Monday, 25 November 2013

Back to School

A couple of months ago a Harpenden primary school asked some local artists to give a short talk to their pupils during the school's Art Week.  I went along to show Year Five some of my work.  They'd researched my website and had loads of questions - it was great fun and I was delighted to be asked back last week to judge their photo competition, which took as its subject 'Autumn Colour':

the photo competition
© Teresa Newham
All the photos were of an extremely high standard so it was difficult to choose a winner - eventually I settled on the atmospheric landscape in the third row above.  The budding photographer had got up early to take advantage of the morning light (one of the 'Teresa Newham photo tips' which had been put up in the centre of the display), and had captured some wonderful grasses in the foreground, as well as the mist and the trees!

watching runbacks
© David Lyness
The teacher had also asked me to do a demo which the children could follow.  The idea was that we would each make a small watercolour based on some holly which I'd taken along from my garden (enough for each table), ideally using just red and green.  I emphasised that we were not necessarily aiming to reproduce what was in front of us, but using the holly as inspiration for a painting.

different greens
© Teresa Newham
I painted my demo piece in stages - and, while each of these were drying, took a walk around the class to see how they were getting on, answer any questions and offer advice when the children asked for it. They used many different approaches: some of the pupils decided to experiment with a variety of greens; some worked in great detail while others had a much looser style.

my demo
© David Lyness
I'd used the visualiser on my first visit;  this time the teacher lent me his microphone headpiece, too, so that I could explain what I was doing while I had my back to the classroom.  All this equipment was a little daunting at first but I soon got used to it, remembering not to move the painting about on the table in case it disappeared from the screen!

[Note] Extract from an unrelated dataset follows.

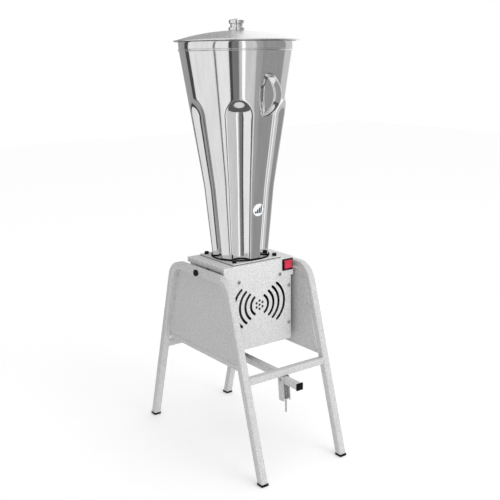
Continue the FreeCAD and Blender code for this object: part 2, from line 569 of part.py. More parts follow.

shapes and shadows© David Lyness
I encouraged the class to try a variety of techniques:  wet-in-wet, lifting out, glazing, dry brushwork, spattering; this resulted in some very nice contrasts of colour and a variety of leaf shapes - having studied the holly carefully we noted that some leaves were remarkably smooth while others were spiky.

drybrush and spattering© David Lyness
After an hour we had thirty or so small watercolours - each one a personal vision of the holly in front of us.  As the children tidied up and handed their paintings in for safe keeping while they dried, I reflected: who had learnt more that afternoon - the children?  or me?

loose and atmospheric
© Teresa Newham

With many thanks to David Lyness, the pupils of Mercury Class, and the staff at Manland Primary School.


  1. What a talented bunch of kids! It sounds as though you had a great day with them all : -)

    1. they are lovely children, so interested and keen!

  2. What a brilliant day! Sounds like you and the children both got an enormous amount out of it.